It started with a hike…
29 Nov 2019
|And ends with a hike???
After a very relaxed day yesterday cruising around the fjords and seeing two additional Chilean glaciers, I decided to sign up for the Torres del Paine towers walk. Craig was not feeling well and chose to stay in the hotel and catchup with some work.
I was collected at 7:15am and upon entering the minibus, was a little concerned as all the other passengers were sub 30 years! Even though I had done the Kumano Kudo (well, parts of it anyway) I had been indulging a little more since then and wasn’t too sure of my fitness levels That said I was determined to see those bloody towers!

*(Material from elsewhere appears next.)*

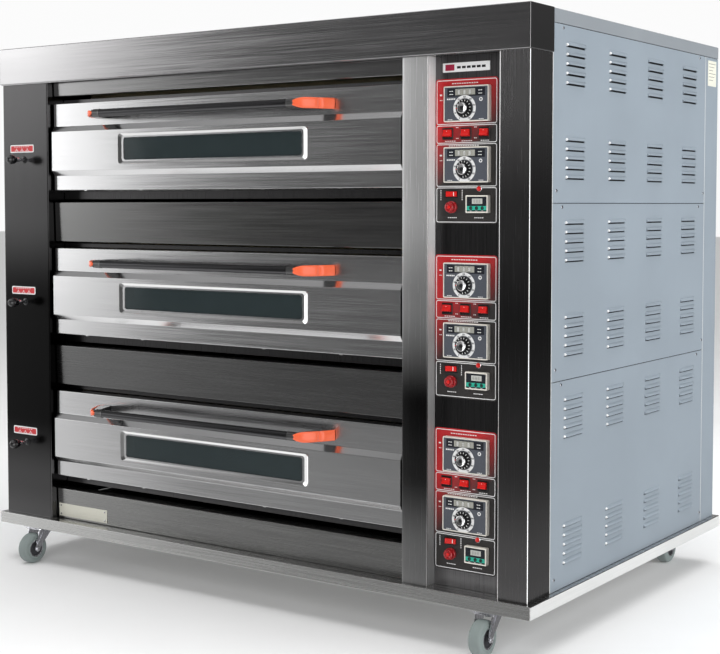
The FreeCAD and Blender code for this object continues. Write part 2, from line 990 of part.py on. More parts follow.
def key_points(deck, depth):
    centre = timer_left_x() + timer_width / 2
    height = overlay_top(deck) - timer_drop - key_drop
    return [place(centre + offset * key_pitch, depth, height) for offset in (-1, 0, 1)]


def timers():
    solids = []
    back = panel_depth - overlay_sheet
    face = instrument_face()
    for deck in range(len(DECKS)):
        solid = timer_block(deck, 0, face, back)
        solid = solid.fuse(timer_block(deck, timer_body_inset, back, back + timer_body_depth))
        for point in key_points(deck, face - cut_overrun):
            hole_length = key_length + 2 * cut_overrun
            solid = solid.cut(rod(key_radius + moving_clearance, hole_length, point, Y_AXIS))
        solids.append(solid)
    return group(solids)


def timer_keys(deck):
    front = instrument_face() - key_proud
    return group([rod(key_radius, key_length, point, Y_AXIS) for point in key_points(deck, front)])


def lamp_point(deck, depth):
    return place(bay_left + timer_inset, depth, overlay_top(deck) - lamp_drop)


def buzzer_point(deck, depth):
    return place(overlay_left + power_inset, depth, overlay_top(deck) - buzzer_drop)


def switch_housings():
    solids = []
    front = panel_depth - overlay_sheet
    for deck in range(len(DECKS)):
        for name, x, height, length, width, lies_down in switch_centres(deck):
            solids.append(switch_housing(x, height, length, width, lies_down))
        solids.append(rod(lamp_radius, lamp_proud, lamp_point(deck, front - lamp_proud), Y_AXIS))
        solids.append(rod(buzzer_radius, buzzer_proud, buzzer_point(deck, front - buzzer_proud), Y_AXIS))
    return group(solids)


def control_panels():
    plate = box(bay_left, bay_right, panel_depth, panel_depth + sheet, 0, canopy_bottom)
    overlays = []
    front = panel_depth - overlay_sheet
    for deck in range(len(DECKS)):
        top = overlay_top(deck)
        right = overlay_left + overlay_width
        overlay = box(overlay_left, right, front, panel_depth, top - overlay_height, top)
        back = panel_depth + sheet
        cutouts = [instrument_body(deck, which, cutout_clearance, 0, back) for which in instrument_drops]
        cutouts += [switch_cutout(*entry[1:]) for entry in switch_centres(deck)]
        cutouts.append(timer_block(deck, timer_body_inset - cutout_clearance, 0, back))
        for cutout in cutouts:
            overlay = overlay.cut(cutout)
            plate = plate.cut(cutout)
        overlays.append(overlay)
    return group([plate] + overlays)


def control_gear():
    """A contactor pair and a terminal block for each deck, on a back plate in the control compartment."""
    left = bay_left + gear_side_margin
    right = bay_right - gear_side_margin
    back = gear_depth
    solids = [box(left, right, back, back + sheet, first_door_height, canopy_bottom - top_strip_height)]
    for deck in range(len(DECKS)):
        middle = door_bottom(deck) + door_height / 2
        for index in (0, 1):
            x = left + gear_inset + index * contactor_pitch
            contactor = box(
                x, x + contactor_width, back - contactor_depth, back, middle, middle + contactor_height
            )
            solids.append(contactor)
        low = middle - terminal_drop
        ends = (left + gear_inset, right - gear_inset)
        solids.append(box(ends[0], ends[1], back - terminal_depth, back, low, low + terminal_height))
    return group(solids)


# Plates and screws


def nameplates():
    front = -plate_sheet
    solids = []
    for deck in range(len(DECKS)):
        right = recess_left - label_right_inset
        centre = door_bottom(deck) + label_rise
        low = centre - label_height / 2
        solids.append(box(right - label_width, right, front, 0, low, low + label_height))
    badge_top = canopy_bottom - badge_drop
    badge_left = bay_left + badge_inset
    badge_front = panel_depth - plate_sheet
    badge_right = badge_left + badge_width
    solids.append(
        box(badge_left, badge_right, badge_front, panel_depth, badge_top - badge_height, badge_top)
    )
    lean = (strip_front_bottom - strip_front_top) / (first_door_height - kick_strip_drop)
    outline = []
    for height in (kick_plate_rise, kick_plate_rise + kick_plate_height):
        outline.append((strip_front_bottom - lean * height, height))
    outline += [(point[0] - plate_sheet, point[1]) for point in reversed(outline)]
    solids.append(section_along_x(outline, recess_left, recess_left + kick_plate_width))
    plate_top = body_height - roof_edge_height - rear_plate_drop
    plate_low = plate_top - rear_plate_height
    rear_edge = body_depth - (rear_wrap_depth - rear_plate_width) / 2
    solids.append(
        box(side, side + plate_sheet, rear_edge - rear_plate_width, rear_edge, plate_low, plate_top)
    )
    return group(solids)


def panel_screws():
    """Pan-head screws at the corners of every side panel."""
    solids = []
    levels = panel_levels()
    front = front_wrap_depth
    rear = body_depth - rear_wrap_depth
    for bottom, top in zip(levels, levels[1:]):
        corners = []
        for insets, height in (
            (screw_top_insets, top - screw_top_drop), (screw_bottom_insets, bottom + screw_bottom_rise)
        ):
            corners += [(front + insets[0], height), (rear - insets[1], height)]
        for depth, height in corners:
            head = rod(screw_head_radius, screw_head_height, place(side, depth, height), X_AXIS)
            solids += [head, mirrored_x(head)]
    return group(solids)


# Casters


def caster_places():
    x = side - caster_inset_x
    front = caster_inset_y
    rear = body_depth + base_overhang - caster_inset_y - caster_plate_size / 2 - base_sheet
    return {
        "front_left": (-x, front), "front_right": (x, front), "rear_left": (-x, rear), "rear_right": (x, rear)
    }


def floor_point(x, depth, height):
    """The point at x, a depth behind the front plane and a height above the floor."""
    return Vector(x, front_y + depth, height)


def crown_bottom():
    return wheel_diameter + crown_to_wheel


def caster_plates():
    solids = []
    crown_top = crown_bottom() + crown_sheet
    half = caster_plate_size / 2
    for x, depth in caster_places().values():
        low = caster_height - caster_plate
        corner = floor_point(x - half, depth - half, low)
        plate = Part.makeBox(caster_plate_size, caster_plate_size, caster_plate, corner)
        race_start = floor_point(x, depth, crown_top + moving_clearance)
        race = rod(raceway_radius, raceway_height, race_start, Z_AXIS)
        pin_low = crown_bottom() - moving_clearance - kingpin_head
        pin = rod(kingpin_radius, low - pin_low, floor_point(x, depth, pin_low), Z_AXIS)
        head = rod(kingpin_radius * 1.5, kingpin_head, floor_point(x, depth, pin_low), Z_AXIS)
        solids.append(plate.fuse(race).fuse(pin).fuse(head))
    return group(solids)


def caster_fork(name):
    x, depth = caster_places()[name]
    inner = wheel_width / 2 + fork_gap
    outer = inner + fork_sheet
    crown_low = crown_bottom()
    crown_top = crown_low + crown_sheet
    axle_height = wheel_diameter / 2
    axle_depth = depth - caster_trail
    crown = Part.makeBox(
        2 * outer, 2 * raceway_radius, crown_sheet, floor_point(x - outer, depth - raceway_radius, crown_low)
    )
    bore = rod(kingpin_radius + fit_clearance, crown_sheet, floor_point(x, depth, crown_low), Z_AXIS)
    solid = crown.cut(bore)
    outline = [
        (depth - raceway_radius, crown_top),
        (axle_depth - axle_boss_radius, axle_height),
        (axle_depth + axle_boss_radius, axle_height),
        (depth + raceway_radius, crown_low - crown_sheet),
        (depth + raceway_radius, crown_top),
    ]
    for start in (x - outer, x + inner):
        travel = Vector(fork_sheet, 0, 0)
        leg = prism([floor_point(start, point[0], point[1]) for point in outline], travel)
        boss = rod(axle_boss_radius, fork_sheet, floor_point(start, axle_depth, axle_height), X_AXIS)
        solid = solid.fuse(leg).fuse(boss)
    axle_start = floor_point(x - outer - axle_overhang, axle_depth, axle_height)
    axle = rod(axle_radius, 2 * (outer + axle_overhang), axle_start, X_AXIS)
    return solid.fuse(axle)


def caster_wheel(name):
    x, depth = caster_places()[name]
    radius = wheel_diameter / 2
    hub_radius = radius - tyre_thickness
    centre = floor_point(x - wheel_width / 2, depth - caster_trail, radius)
    hub = ring(hub_radius, axle_radius + fit_clearance, wheel_width, centre, X_AXIS)
    tyre = rod(radius, wheel_width, centre, X_AXIS)
    tyre = tyre.makeFillet(wheel_width / 6, [tyre.Edges[0], tyre.Edges[2]])
    return group([hub, tyre.cut(rod(hub_radius, wheel_width, centre, X_AXIS))])


def all_nodes():
    nodes = {
        "base_frame": base_frame(),
        "canopy": canopy(),
        "front_fascia": front_fascia(),
        "side_panels": side_panels(),
        "rear_cover": rear_cover(),
        "roof_cover": roof_cover(),
        "oven_chambers": oven_chambers(),
        "hearth_stones": hearth_stones(),
        "heating_elements": heating_elements(),
        "insulation": insulation(),
        "control_panels": control_panels(),
        "control_gear": control_gear(),
        "temperature_controllers": temperature_controllers(),
        "timers": timers(),
        "switch_housings": switch_housings(),
        "hinge_brackets": hinge_brackets(),
        "caster_plates": caster_plates(),
        "panel_screws": panel_screws(),
        "nameplates": nameplates(),
    }
    for deck, name in enumerate(DECKS):
        nodes["door_panel_" + name] = door_panel(deck)
        nodes["door_window_" + name] = door_window(deck)
        nodes["door_handle_" + name] = door_handle(deck)
        nodes["damper_pull_" + name] = damper_pull(deck)
        nodes["timer_keys_" + name] = timer_keys(deck)
        for which in instrument_drops:
            nodes["dial_knob_" + name + "_" + which + "_heat"] = dial_knob(deck, which)
        for switch in switch_names + ["power"]:
            nodes["rocker_" + name + "_" + switch] = rocker(deck, switch)
    for name in caster_places():
        nodes["caster_fork_" + name] = caster_fork(name)
        nodes["caster_wheel_" + name] = caster_wheel(name)
    return nodes


os.makedirs("parts", exist_ok=True)
for node, shape in all_nodes().items():
    shape.exportStep("parts/" + node + ".step")
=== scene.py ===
import json
import math

import bmesh
import bpy
from mathutils import Matrix, Vector


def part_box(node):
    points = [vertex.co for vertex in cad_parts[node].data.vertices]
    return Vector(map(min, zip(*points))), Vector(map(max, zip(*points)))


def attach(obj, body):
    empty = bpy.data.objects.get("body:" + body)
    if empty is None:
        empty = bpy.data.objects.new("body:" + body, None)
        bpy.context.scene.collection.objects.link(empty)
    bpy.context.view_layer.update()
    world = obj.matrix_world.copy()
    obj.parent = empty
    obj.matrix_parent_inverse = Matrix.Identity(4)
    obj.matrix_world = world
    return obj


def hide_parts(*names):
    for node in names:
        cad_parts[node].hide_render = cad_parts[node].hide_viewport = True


# Looks of the three-deck bakery oven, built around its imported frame.
# Shapes are given in millimetres in the oven's front frame: x to the right, depth behind the front plane
# and height above the base top. Piece.finish turns them into metres in the part's own frame.

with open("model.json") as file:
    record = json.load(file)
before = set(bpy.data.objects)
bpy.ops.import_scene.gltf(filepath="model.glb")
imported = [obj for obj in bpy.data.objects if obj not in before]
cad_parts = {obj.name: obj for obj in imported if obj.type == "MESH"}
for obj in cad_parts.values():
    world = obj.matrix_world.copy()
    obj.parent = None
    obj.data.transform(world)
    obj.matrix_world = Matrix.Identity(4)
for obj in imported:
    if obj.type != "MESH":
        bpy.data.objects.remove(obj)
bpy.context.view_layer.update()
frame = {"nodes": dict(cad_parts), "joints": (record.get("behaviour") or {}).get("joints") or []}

MM = 0.001
FRONT_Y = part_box("front_fascia")[0].y
BASE_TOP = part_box("front_fascia")[0].z
DECKS = ("lower", "middle", "upper")
SHEET = 2.0
BEND = 3.0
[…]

It takes two hours to drive from Puerto Natales to the entrance of the park and after all the formalities and pit stops, we were ready to commence our walk around 10am. Looking at a few of the participants, I wasn’t sure that they really knew what they were in for! I knew, after speaking to a girl on the cruise yesterday, that it can get really windy and icy up there, and one couple certainly didn’t look decked out in the right gear to be walking in the snow!
One kilometre into our walk and we saw a puma! It was sitting on the side of a hill, surveying the surrounds, no doubt looking for a guanaco for lunch. Unfortunately, I don’t have a long lens, but you get the idea from the photo.
I knew this hike was long and hard but what I hadn’t anticipated was the scrambling over granite boulders, walking through water, hiking across the periphery of a mountain and crossing foot bridges that needed more slats! Add to this many people going in both directions, all trying to get down the same trodden route; I now know what it must have been like trying to assent Mt Everest at the height of the season.
We had two guides, Eduardo and Joe (Joe with a Chilean Mum and a Taiwanese Dad) and Eduardo led the charge up and Joe the downward journey. I walked up some of the way with Joe and I swear he never broke a sweat. Kept his hands in his pockets the whole way (I was using poles to hoik myself up) and I am sure his heart rate didn’t get beyond 70 bpm!!!
After four hours, and light snow falling for the last hour, I finally made it to the top! I was then informed I had 40 minutes to do what I had to do (aka eat lunch and take pictures) before heading back the same way for another 4 hours!
I have to say, I was disappointed I couldn’t stay longer and take more pictures – by the way, I spent all of 30 seconds eating. That said, it was now 2:10pm and even though it doesn’t get “dark” until 9:30pm (it never gets totally dark in this part of the world) the guides needed to get back too.
At 2:45pm, we started out decent and arrived back at the carpark at 6:55pm. The last hour was really hard as I’m sure the anti-inflammatories were starting to wear off. As soon as we reach the bottom, I reached for two Panadol!
All up, I hiked 25km, it took 8 hours of constant hiking and I climbed approximately 1000 vertical metres - equivalent to 310 flights of stairs, so I am told.
I got back to the hotel at 8:50pm, having had multiple “kips” on the way – I just couldn’t stay awake! I was tired and mildly sore but had a great sense of achievement; I not only kept up but was one of the first back down (once moving, I couldn’t risk stopping). I was obviously fitter than I thought, as evidenced by the high fives given by Eduardo and Joe and realised that if you put your mind to it, you can achieve anything.
So, the moral of the story, if my plane goes down in the Andes (see the movie “Alive”) don’t expect to be eating me… even if I look the juiciest!!!